Trabalhou como livreira, professora e técnica de informação. Em 2020, anos depois de ter estudado Literatura Inglesa e Ciências de Informação e da Documentação, a canadense Emily Austin recebeu uma bolsa de escrita do Canadian Council for the Arts, que acabou por resultar no seu primeiro romance: “Toda a Gente Nesta Sala Um Dia Há De Morrer” (Topseller, 2022).
Gilda é uma ateista e lésbica que, numa mistura entre partida do destino, sortilégio do acaso, uma preocupante inércia e a urgente necessidade de pagar contas, acaba por se ver a trabalhar como recepcionista numa igreja católica – tinha lá entrado em busca de um anúncio que oferecia serviços grátis na área da saúde mental.
Despedida de uma livraria por mostrar pouco jeito para o atendimento público – para além de ter faltado a um bom número de turnos consecutivos -, Gilda é tudo menos uma jovem saudável. Sofre de problemas de ansiedade, revela ter um hipocondrismo agudo, passa por ataques de pânico pelo menos uma vez por dia, não consegue deixar de pensar na morte e no fim do mundo e é uma habituée do hospital público – até os empregados de limpeza a conhecem pelo nome.

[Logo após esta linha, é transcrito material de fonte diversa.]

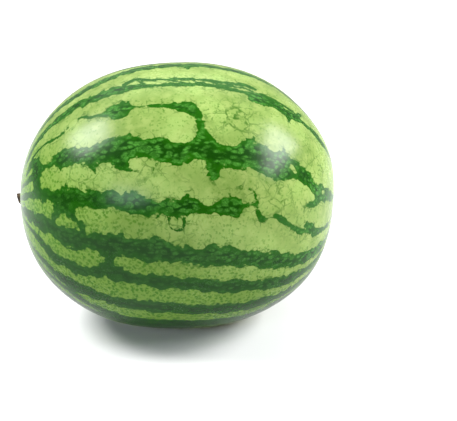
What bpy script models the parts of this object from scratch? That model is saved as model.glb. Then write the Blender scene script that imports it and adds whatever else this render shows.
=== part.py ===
"""A whole oval watermelon lying on its belly, with the dry stub of its stem.

Metres, +Z up. The long axis runs along X with the stem end at -X. The origin is the middle of the
flat spot that the fruit rests on, straight below the middle of its length.
"""

import math

import bmesh
import bpy
from mathutils import Matrix, Vector

# The fruit's skin: a turned oval, a little squarer than an ellipse and fuller towards the blossom end
LENGTH = 0.295
DIAMETER = 0.252
SQUARENESS = 2.24  # 2 is a plain ellipse
FULLNESS = 0.016  # how much wider the blossom half is, as a share of the radius
REST_WIDTH = 0.044  # across the flat spot on the belly

# The dimples at the two ends
STEM_DIMPLE_RADIUS = 0.017
STEM_DIMPLE_DEPTH = 0.0022
BLOSSOM_DIMPLE_RADIUS = 0.012
BLOSSOM_DIMPLE_DEPTH = 0.0014

# The stem stub, which stands in a shallow socket in the stem dimple
STUB_RADIUS = 0.0056
STUB_FLARE = 0.0006  # how much wider its foot is
STUB_FLARE_LENGTH = 0.0013  # from the socket's rim to where the flare ends
STUB_REACH = 0.0041  # from the socket's rim to the middle of the slanting cut
STUB_CUT_ANGLE = math.radians(16)
SOCKET_DEPTH = 0.0015
FIT_GAP = 0.0003

FRUIT_SEGMENTS = 64
BELLY_RINGS = 36
DIMPLE_RINGS = 5
STUB_SEGMENTS = 30
PROFILE_SAMPLES = 400  # for finding the widest place
MERGE_DISTANCE = 1e-6
CREASE_ANGLE = math.radians(35)  # a sharper edge than this isn't shaded smooth

STEM_END, BLOSSOM_END = -1, 1


def clear_scene():
    for old in list(bpy.data.objects):
        bpy.data.objects.remove(old)


def material(name, colour, roughness):
    made = bpy.data.materials.new(name)
    made.use_nodes = True
    shader = made.node_tree.nodes["Principled BSDF"]
    shader.inputs["Base Color"].default_value = (*colour, 1)
    shader.inputs["Roughness"].default_value = roughness
    shader.inputs["Metallic"].default_value = 0
    return made


def object_from(name, shape, skin):
    """Closes off a bmesh as a named, smooth-shaded object."""
    bmesh.ops.recalc_face_normals(shape, faces=shape.faces)
    mesh = bpy.data.meshes.new(name)
    shape.to_mesh(mesh)
    shape.free()
    mesh.materials.append(skin)
    mesh.shade_smooth()
    mesh.set_sharp_from_angle(angle=CREASE_ANGLE)
    made = bpy.data.objects.new(name, mesh)
    bpy.context.scene.collection.objects.link(made)
    return made


def turned(profile, segments):
    """A solid turned about X from (x, radius) points that start and end on the axis."""
    shape = bmesh.new()
    points = [shape.verts.new((x, 0, radius)) for x, radius in profile]
    edges = [shape.edges.new(pair) for pair in zip(points, points[1:])]
    bmesh.ops.spin(
        shape,
        geom=points + edges,
        cent=(0, 0, 0),
        axis=(1, 0, 0),
        angle=math.tau,
        steps=segments,
        use_merge=True,
    )
    bmesh.ops.remove_doubles(shape, verts=shape.verts, dist=MERGE_DISTANCE)
    return shape


def cut_flat(shape, point, normal):
    """Cuts away what lies past a plane and closes the cut with one flat face."""
    cut = bmesh.ops.bisect_plane(
        shape,
        geom=shape.verts[:] + shape.edges[:] + shape.faces[:],
        plane_co=point,
        plane_no=normal,
        clear_outer=True,
    )
    rim = [part for part in cut["geom_cut"] if isinstance(part, bmesh.types.BMEdge)]
    bmesh.ops.contextual_create(shape, geom=rim)


def dimple(radius, end):
    """How far the skin is drawn in towards the middle, this far from the axis."""
    if end == STEM_END:
        width, depth = STEM_DIMPLE_RADIUS, STEM_DIMPLE_DEPTH
    else:
        width, depth = BLOSSOM_DIMPLE_RADIUS, BLOSSOM_DIMPLE_DEPTH
    if radius >= width:
        return 0
    return depth * (1 + math.cos(math.pi * radius / width)) / 2


def skin_point(angle):
    """(x, radius) of the skin, with angle from 0 at the stem end to pi at the blossom end."""
    power = 2 / SQUARENESS
    end = STEM_END if angle < math.pi / 2 else BLOSSOM_END
    along = end * abs(math.cos(angle)) ** power
    radius = DIAMETER / 2 * abs(math.sin(angle)) ** power * (1 + FULLNESS * along)
    return along * LENGTH / 2 - end * dimple(radius, end), radius


def angle_at(radius):
    """The skin angle, from the nearer end, at which the skin is about this far from the axis."""
    return math.asin((radius / (DIAMETER / 2)) ** (SQUARENESS / 2))


def steps(first, last, count):
    return [first + (last - first) * i / count for i in range(count + 1)]


def socket_radius():
    return STUB_RADIUS + STUB_FLARE + FIT_GAP


def socket_floor():
    """Where along X the floor of the stub's socket lies."""
    return skin_point(angle_at(socket_radius()))[0] + SOCKET_DEPTH


def widest_radius():
    return max(skin_point(angle)[1] for angle in steps(0, math.pi, PROFILE_SAMPLES))


def rest_height():
    """How far the flat spot lies below the fruit's axis."""
    return math.sqrt(widest_radius() ** 2 - (REST_WIDTH / 2) ** 2)


def watermelon():
    stem_dimple = steps(socket_radius(), STEM_DIMPLE_RADIUS, DIMPLE_RINGS)
    blossom_dimple = steps(BLOSSOM_DIMPLE_RADIUS, 0, DIMPLE_RINGS)
    near_stem = [angle_at(radius) for radius in stem_dimple]
    near_blossom = [math.pi - angle_at(radius) for radius in blossom_dimple]
    belly = steps(near_stem[-1], near_blossom[0], BELLY_RINGS)[1:-1]

    floor = socket_floor()
    rim_radius = skin_point(near_stem[0])[1]
    profile = [(floor, 0), (floor, rim_radius)]
    profile += [skin_point(angle) for angle in near_stem + belly + near_blossom]

    shape = turned(profile, FRUIT_SEGMENTS)
    bmesh.ops.translate(shape, verts=shape.verts, vec=(0, 0, rest_height()))
    cut_flat(shape, point=(0, 0, 0), normal=(0, 0, -1))
    rind = material("striped rind", colour=(0.13, 0.30, 0.05), roughness=0.38)
    return object_from("watermelon", shape, rind)


def stem_stub():
    """The stub, cut on a slant so that its top edge stands further out."""
    cut_middle = SOCKET_DEPTH + STUB_REACH
    past_cut = cut_middle + 2 * STUB_RADIUS * math.tan(STUB_CUT_ANGLE)
    profile = [
        (0, 0),
        (0, STUB_RADIUS + STUB_FLARE),
        (-SOCKET_DEPTH, STUB_RADIUS + STUB_FLARE),
        (-SOCKET_DEPTH - STUB_FLARE_LENGTH, STUB_RADIUS),
        (-past_cut, STUB_RADIUS),
        (-past_cut, 0),
    ]
    shape = turned(profile, STUB_SEGMENTS)
    cut_normal = Vector((-math.cos(STUB_CUT_ANGLE), 0, -math.sin(STUB_CUT_ANGLE)))
    cut_flat(shape, point=(-cut_middle, 0, 0), normal=cut_normal)
    bark = material("dry stem", colour=(0.045, 0.030, 0.016), roughness=0.85)
    stub = object_from("stem_stub", shape, bark)
    stub.matrix_world = Matrix.Translation((socket_floor() - FIT_GAP, 0, rest_height()))
    return stub


clear_scene()
watermelon()
stem_stub()
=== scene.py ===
# A whole striped watermelon, lying on its belly on a white studio floor
import math
import random

import bmesh
import bpy
import numpy as np
from mathutils import Matrix, Vector, noise


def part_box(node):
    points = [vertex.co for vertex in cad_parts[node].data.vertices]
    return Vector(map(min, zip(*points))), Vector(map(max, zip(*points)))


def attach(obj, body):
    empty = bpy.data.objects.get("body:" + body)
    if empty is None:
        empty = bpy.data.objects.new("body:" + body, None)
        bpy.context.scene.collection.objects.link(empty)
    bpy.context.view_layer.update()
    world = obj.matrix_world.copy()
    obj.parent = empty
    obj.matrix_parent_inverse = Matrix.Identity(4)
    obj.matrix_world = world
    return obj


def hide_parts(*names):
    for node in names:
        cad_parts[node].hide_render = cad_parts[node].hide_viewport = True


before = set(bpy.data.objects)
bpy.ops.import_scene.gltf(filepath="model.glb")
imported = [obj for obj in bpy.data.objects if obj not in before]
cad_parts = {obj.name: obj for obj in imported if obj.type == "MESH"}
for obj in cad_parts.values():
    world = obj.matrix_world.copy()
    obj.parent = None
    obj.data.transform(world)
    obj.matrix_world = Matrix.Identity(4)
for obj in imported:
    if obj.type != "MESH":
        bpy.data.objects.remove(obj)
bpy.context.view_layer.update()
fruitLow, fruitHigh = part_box("watermelon")
stubLow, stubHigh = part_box("stem_stub")
widest = (fruitHigh.y - fruitLow.y) / 2  # the fruit's largest radius
axisHeight = fruitHigh.z - widest
middle = Vector((0, 0, axisHeight))
print("frame loaded:", len(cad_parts), "pieces")


def toward(azimuth, elevation):  # azimuth 0 is in front of the fruit and 90 past its blossom end
    around, up = math.radians(azimuth), math.radians(elevation)
    return Vector((math.sin(around) * math.cos(up), -math.cos(around) * math.cos(up), math.sin(up)))


def shade(code):  # a screen colour code as linear light
    parts = [int(code[i : i + 2], 16) / 255 for i in (0, 2, 4)]
    return [part / 12.92 if part <= 0.04045 else ((part + 0.055) / 1.055) ** 2.4 for part in parts]


# Camera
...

Entrevistada pelo padre Jeff, Gilda passa com distinção na entrevista – basicamente por saber ligar o computador -, assumindo um trabalho onde irá substituir Grace, a anterior recepcionista, uma velhinha simpática recentemente falecida que Grace irá manter viva, trocando mails com uma desconhecida de quem Grace era muito amiga. Aos poucos será tomada pela síndrome do impostor, receando ser desmascarada num lugar onde se colam cartazes a falar da homossexualidade como uma doença.
Diz-se que o primeiro passo para a mudança é o auto-reconhecimento, algo que Grace abraça facilmente: “É óbvio que algo está errado comigo”. Para além de todos os medos e fobias, Grace é também pouco dada a tomar banho, deixando a louça suja ir-se acumulando no quarto como se estivesse a armazenar tijolos para construir uma pirâmide. Estranhamente ou não, tem em Eleanor o mais perto que há de uma namorada, mesmo que, quase sempre de forma inconsciente, vá fazendo tudo para dar cabo da relação.
Para além de Gilda, Emily Austin reuniu um conjunto de personagens insólitas, construindo um circo literário que está entre o macabro e a pura diversão: uma vizinha paranóica com a segurança do prédio, que usa calças de pijama cor-de-rosa cobertas de imagens de pequenos copos de martini; Barney, o contabilista viscoso que tem todo o potencial para ser acusado de assédio sexual; Jeff, o padre que vai reprimindo a raiva com voltas consecutivas ao rosário e à fé; Ingrid, a amiga de infância – só mesmo daí – com quem mantém a tradição de oferecer peluches em dias de aniversário; ou Giuseppe, um maníaco do corpo e claramente extrovertido, que é da opinião de que basta escolher a felicidade para que as coisas não corram mal.
Com este leque de inadaptados, Emily Austin constrói, quase sempre a partir do monólogo interior de Gilda, uma história de redenção pessoal, juntando-lhe ainda uma trama detectivesca – quem matou Grace? Onde raio se meteu o gato Mittens? – e um humor ateístico que surge como um dos grandes triunfos deste livro. Como diria Gilda, “dizer que alguém foi levado para junto do Senhor faz parecer que Deus anda a roubar pessoas”.